Personal self-worth can often become an analysis paralysis. The same pitfalls exist whether we are deliberating the existence of a deity, the need to upgrade a business process, or our appearance. In the process of our critical thinking, we forget that, like life, it is an evolution which can and should change as our life evolves and changes. Growth requires the acknowledgement of change; otherwise, it would be called stagnation or death. We forget in determining beauty to allow for such evolution.

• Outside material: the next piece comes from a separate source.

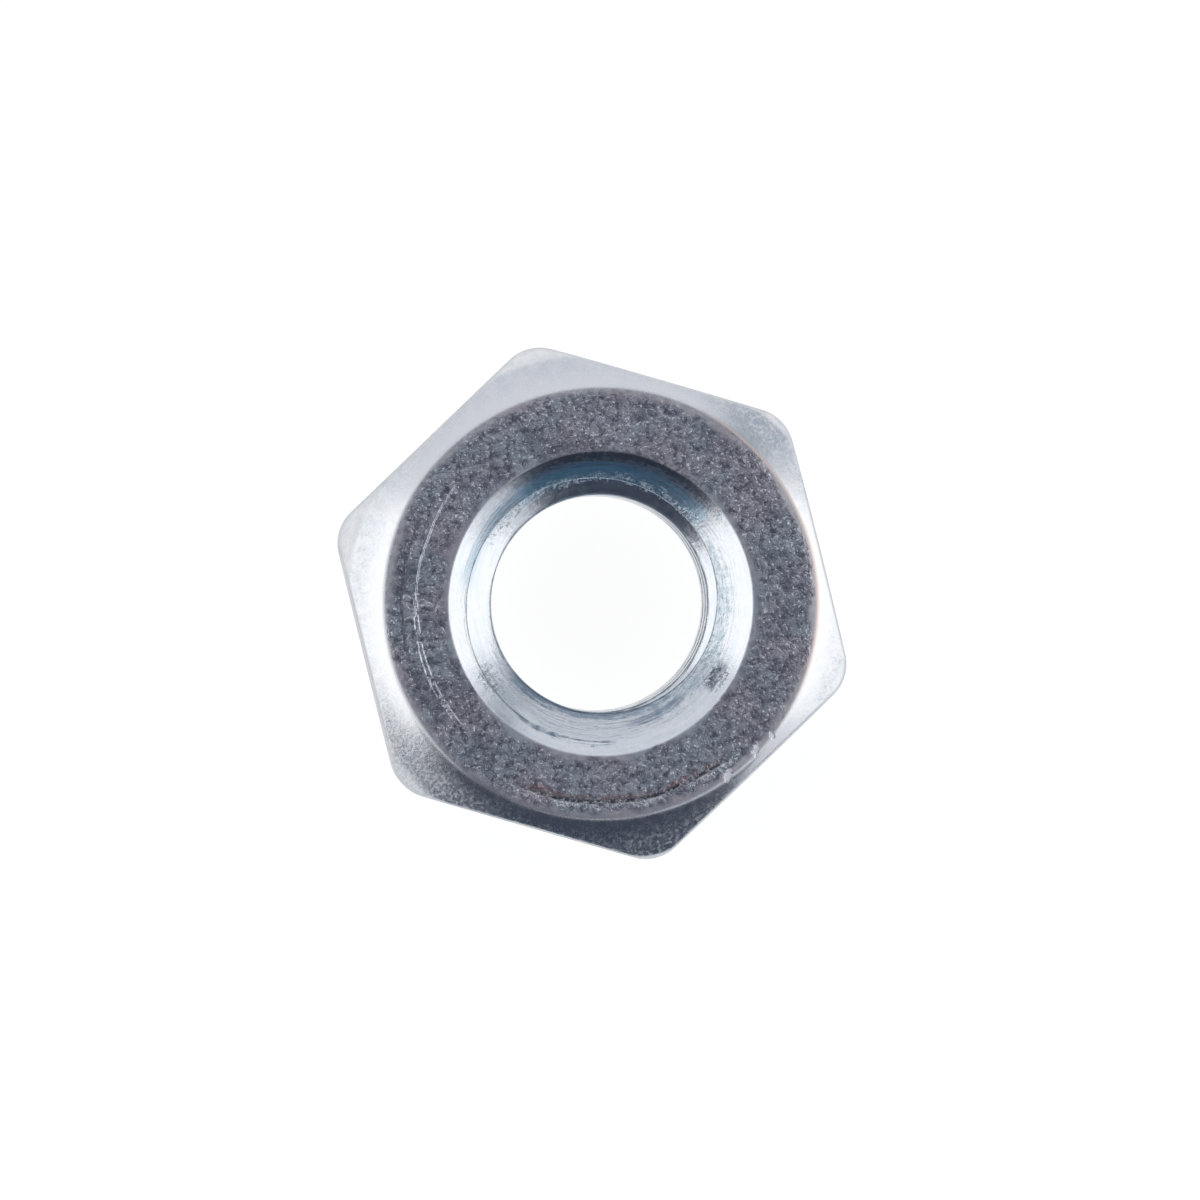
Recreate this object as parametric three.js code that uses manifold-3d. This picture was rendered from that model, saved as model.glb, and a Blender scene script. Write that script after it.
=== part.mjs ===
// Hex nut, M4 x 0.7, right-hand thread: cold formed from steel wire, tapped and zinc plated.
// It is one solid piece of steel, so the group holds one mesh.
// Millimetres, +Z up along the thread. The bearing face lies at z = 0 and the origin is
// under the middle of the hexagon, with two of the six flats square to X.

import * as THREE from "three";
import { mergeVertices } from "three/addons/utils/BufferGeometryUtils.js";
import Module from "manifold-3d";

const wasm = await Module();
wasm.setup();

// ---------------------------------------------------------------- driving dimensions

const acrossFlats = 7.0;
const nutHeight = 3.2;
const cornerRounding = 0.63; // radius on the six upright edges

const threadMajorDiameter = 4.0;
const threadPitch = 0.7;
const threadMinorAllowance = 0.016; // how much wider the bore is than the basic minor diameter
const threadRootClearance = 0.05; // how far the tap cuts outside the major radius
const threadStartAngle = 247.5; // turns the whole helix about the bore, degrees

const countersinkMargin = 0.29; // mouth edge outside the thread's major radius
const mouthAngle = 120; // included angle of the shallow cone at each mouth, degrees
const mouthBandWidth = 0.15; // how far the shallow cone runs in from the mouth's edge
const throatAngle = 100; // included angle of the steeper cone inside it, degrees

const faceRimInset = 0.275; // round edge of each face, inside the flats
const chamferSlope = 30; // down from each face towards the corners, degrees
const cornerBevelInset = 0.134; // where the steeper corner bevel starts, inside the corner tips
const cornerBevelSlope = 60; // degrees

// The chamfers, the countersinks and the thread share one axis, a little off the middle
// of the hexagon.
const boreOffsetX = 0.1;
const boreOffsetY = -0.03;

const faceSegments = 96; // facets round the chamfers
const cornerSegments = 6; // facets on each half of an upright edge
const boreSegments = 48; // facets round the bore, for each turn of the thread
const overrun = 0.4; // how far a cutting solid runs past what it cuts

// ---------------------------------------------------------------- sizes that follow

const flats = 6;
const flatRadius = acrossFlats / 2;
const halfCorner = Math.PI / flats;
const sharpCornerRadius = flatRadius / Math.cos(halfCorner);
const cornerTipRadius = sharpCornerRadius - cornerRounding * (1 / Math.cos(halfCorner) - 1);
const faceRimRadius = flatRadius - faceRimInset;
const cornerBevelRadius = cornerTipRadius - cornerBevelInset;

const flankAngle = Math.PI / 6; // of each flank of the 60 degree thread, from square
const sharpThreadHeight = threadPitch / (2 * Math.tan(flankAngle));
const threadMajorRadius = threadMajorDiameter / 2;
const threadDepth = (5 / 8) * sharpThreadHeight - threadMinorAllowance / 2;
const threadMinorRadius = threadMajorRadius - threadDepth;
const threadRootRadius = threadMajorRadius + threadRootClearance;
const countersinkRadius = threadMajorRadius + countersinkMargin;
const throatRadius = countersinkRadius - mouthBandWidth;

// ---------------------------------------------------------------- solids from geometries

// The closed solid that a geometry bounds, for joining and cutting.
function solidFrom(geometry) {
  const bare = geometry.clone();
  bare.deleteAttribute("normal");
  bare.deleteAttribute("uv");
  const merged = mergeVertices(bare);
  const mesh = new wasm.Mesh({
    numProp: 3,
    vertProperties: merged.attributes.position.array,
    triVerts: new Uint32Array(merged.index.array),
  });
  return new wasm.Manifold(mesh);
}

// The geometry of a solid, with a flat normal on each facet.
function geometryFrom(solid) {
  const mesh = solid.getMesh();
  const indexed = new THREE.BufferGeometry();
  indexed.setAttribute("position", new THREE.BufferAttribute(mesh.vertProperties, 3));
  indexed.setIndex(new THREE.BufferAttribute(mesh.triVerts, 1));
  const faceted = indexed.toNonIndexed();
  faceted.computeVertexNormals();
  return faceted;
}

// A profile of [radius, z] points turned about the bore's axis.
function turned(profile, segments) {
  const points = profile.map(([radius, z]) => new THREE.Vector2(radius, z));
  const geometry = new THREE.LatheGeometry(points, segments);
  geometry.rotateX(Math.PI / 2);
  geometry.translate(boreOffsetX, boreOffsetY, 0);
  return solidFrom(geometry);
}

// How far a cone of this slope falls while its radius grows from one value to another.
function coneDrop(fromRadius, toRadius, slope) {
  return (toRadius - fromRadius) * Math.tan(THREE.MathUtils.degToRad(slope));
}

// ---------------------------------------------------------------- hexagonal blank

// The outline of the hexagon: an arc round each corner, and the flats between them.
function hexagonOutline() {
  const outline = new THREE.Shape();
  const arcCentreRadius = sharpCornerRadius - cornerRounding / Math.cos(halfCorner);
  for (let corner = 0; corner < flats; corner += 1) {
    const angle = (2 * corner + 1) * halfCorner;
    const x = arcCentreRadius * Math.cos(angle);
    const y = arcCentreRadius * Math.sin(angle);
    outline.absarc(x, y, cornerRounding, angle - halfCorner, angle + halfCorner, false);
  }
  outline.closePath();
  return outline;
}

// The outline drawn up into a prism that runs past both faces.
function hexagonPrism() {
  const geometry = new THREE.ExtrudeGeometry(hexagonOutline(), {
    depth: nutHeight + 2 * overrun,
    bevelEnabled: false,
    curveSegments: cornerSegments,
  });
  geometry.translate(0, 0, -overrun);
  return solidFrom(geometry);
}

// ---------------------------------------------------------------- faces and chamfers

// Both faces with their chamfers: a shallow cone out from the round edge of each face, then
// a steeper one over the corners. The prism is cut to the inside of this.
function chamferedDisc() {
  const outerRadius = cornerTipRadius + overrun;
  const bevelDepth = coneDrop(faceRimRadius, cornerBevelRadius, chamferSlope);
  const outerDepth = bevelDepth + coneDrop(cornerBevelRadius, outerRadius, cornerBevelSlope);
  const profile = [
    [0, 0],
    [faceRimRadius, 0],
    [cornerBevelRadius, bevelDepth],
    [outerRadius, outerDepth],
    [outerRadius, nutHeight - outerDepth],
    [cornerBevelRadius, nutHeight - bevelDepth],
    [faceRimRadius, nutHeight],
    [0, nutHeight],
  ];
  return turned(profile, faceSegments);
}

// ---------------------------------------------------------------- bore and thread

// The two cones that open each mouth of the bore: the shallow one, run on past the face,
// and the steeper one inside it, run on down to its tip.
function countersinks() {
  const mouthTangent = Math.tan(THREE.MathUtils.degToRad(mouthAngle / 2));
  const throatTangent = Math.tan(THREE.MathUtils.degToRad(throatAngle / 2));
  const throatDepth = mouthBandWidth / mouthTangent;
  const tipDepth = throatDepth + throatRadius / throatTangent;
  const openRadius = countersinkRadius + overrun * mouthTangent;
  const lower = [
    [0, -overrun],
    [openRadius, -overrun],
    [throatRadius, throatDepth],
    [0, tipDepth],
  ];
  const upper = lower.map(([radius, z]) => [radius, nutHeight - z]).reverse();
  return turned(lower, boreSegments).add(turned(upper, boreSegments));
}

// The drilled bore that the thread is cut from.
function tapCore() {
  const profile = [
    [0, -overrun],
    [threadMinorRadius, -overrun],
    [threadMinorRadius, nutHeight + overrun],
    [0, nutHeight + overrun],
  ];
  return turned(profile, boreSegments);
}

// Half the width of the tap's tooth at a radius, by the slope of its flanks.
function toothHalfWidth(radius) {
  const widthAtMajor = threadPitch / 8;
  return widthAtMajor / 2 + (threadMajorRadius - radius) * Math.tan(flankAngle);
}

// The tooth's section drawn out straight, then wound into a right-hand helix: the length
// drawn becomes the angle round the bore, and the tooth climbs one pitch for each turn.
function tapTooth() {
  const buriedRadius = threadMinorRadius - threadPitch / 16;
  const section = new THREE.Shape();
  section.moveTo(buriedRadius, -toothHalfWidth(buriedRadius));
  section.lineTo(threadRootRadius, -toothHalfWidth(threadRootRadius));
  section.lineTo(threadRootRadius, toothHalfWidth(threadRootRadius));
  section.lineTo(buriedRadius, toothHalfWidth(buriedRadius));
  section.closePath();
  const turns = Math.ceil((nutHeight + 2 * overrun) / threadPitch);
  const geometry = new THREE.ExtrudeGeometry(section, {
    depth: turns,
    steps: turns * boreSegments,
    bevelEnabled: false,
  });
  const position = geometry.getAttribute("position");
  for (let i = 0; i < position.count; i += 1) {
    const radius = position.getX(i);
    const turn = position.getZ(i);
    const angle = 2 * Math.PI * turn;
    const height = turn * threadPitch - position.getY(i) - overrun;
    position.setXYZ(i, radius * Math.cos(angle), radius * Math.sin(angle), height);
  }
  geometry.rotateZ(THREE.MathUtils.degToRad(threadStartAngle));
  geometry.translate(boreOffsetX, boreOffsetY, 0);
  return solidFrom(geometry);
}

// ---------------------------------------------------------------- zinc-plated steel

function zincPlatedSteel() {
  return new THREE.MeshStandardMaterial({ color: 0xa9adb6, roughness: 0.35, metalness: 1 });
}

// ---------------------------------------------------------------- the nut

const blank = hexagonPrism().intersect(chamferedDisc());
const body = blank.subtract(countersinks()).subtract(tapCore().add(tapTooth()));

const nutBody = new THREE.Mesh(geometryFrom(body), zincPlatedSteel());
nutBody.name = "nut_body";

const nut = new THREE.Group();
nut.add(nutBody);

export default nut;
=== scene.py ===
"""A plain M4 hex nut in zinc-plated steel, lying on a sheet of white acrylic lit from below.

Metres, with +Z up along the thread. Inside the nut's material, lengths are in millimetres.
"""
import math

import bpy
import numpy as np
from mathutils import Matrix, Vector


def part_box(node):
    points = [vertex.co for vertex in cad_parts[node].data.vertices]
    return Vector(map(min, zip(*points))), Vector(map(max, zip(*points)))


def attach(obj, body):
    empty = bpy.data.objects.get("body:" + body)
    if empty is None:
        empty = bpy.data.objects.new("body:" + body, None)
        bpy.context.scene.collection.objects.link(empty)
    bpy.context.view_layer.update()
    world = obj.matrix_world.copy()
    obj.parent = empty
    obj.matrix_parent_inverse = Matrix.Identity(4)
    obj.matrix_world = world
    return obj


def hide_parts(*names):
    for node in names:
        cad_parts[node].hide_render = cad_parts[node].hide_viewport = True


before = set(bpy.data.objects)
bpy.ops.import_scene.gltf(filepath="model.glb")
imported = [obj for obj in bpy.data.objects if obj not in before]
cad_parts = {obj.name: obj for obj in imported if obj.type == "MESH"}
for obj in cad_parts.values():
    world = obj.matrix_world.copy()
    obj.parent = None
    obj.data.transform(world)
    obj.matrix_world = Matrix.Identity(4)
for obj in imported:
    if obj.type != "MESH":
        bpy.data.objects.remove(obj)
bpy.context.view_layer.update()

# ---------------------------------------------------------------- nut body
# The nut is one piece of low-carbon steel, headed cold into a hexagon in a die, punched, tapped
# and zinc plated in a barrel. The die leaves both faces flat inside a round edge, with a shallow
# chamfer out to the flats and a steeper one over the six corners.

MM = 0.001
flats = 6
half_corner = math.pi / flats
body_low, body_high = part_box("nut_body")
across_flats = body_high.x - body_low.x
nut_height = body_high.z - body_low.z
flat_radius = across_flats / 2
corner_rounding = 0.63 * MM
sharp_corner_radius = flat_radius / math.cos(half_corner)
corner_tip_radius = body_high.y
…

My friend, a business owner, referred to the thinking necessary in his field this way: “In business we tend to do a lot of critical thinking. It is not negative, but we must analyze a situation before making a decision. We need to evaluate and make deductions. Should the same problem be addressed numerous times and continued as we put good money into it or is it better to bite the bullet and upgrade? Sometimes it is just a personal choice. We all have to live with the choices that we make, be it right or wrong. What we believe to be right today may not be what we think tomorrow; at least we have tried to do our best. I think that is all you can really expect of a person.”
There is the crux of the issue. All we can really expect is to do our best. We must be careful, in our thinking, not to stray so far from the original concept that we lose sight of it. Our purpose for being is to make the world a better place and in doing so, make ourselves better people. Our beauty comes from our thinking and then our doing. It is not enough to believe. We must live the faith. Then we will see the beauty of all creation.
My Psalm 102
To you, Great One, is the glory of the world.
In you I find the beauty of my being.
The complications are but annoyances.
To you we give praise for the life that is.
Without you we find fear for the life that is not.
Through your love and by your grace, living is possible.
All things are possible with faith.
The world is only beautiful when we come together, working for love.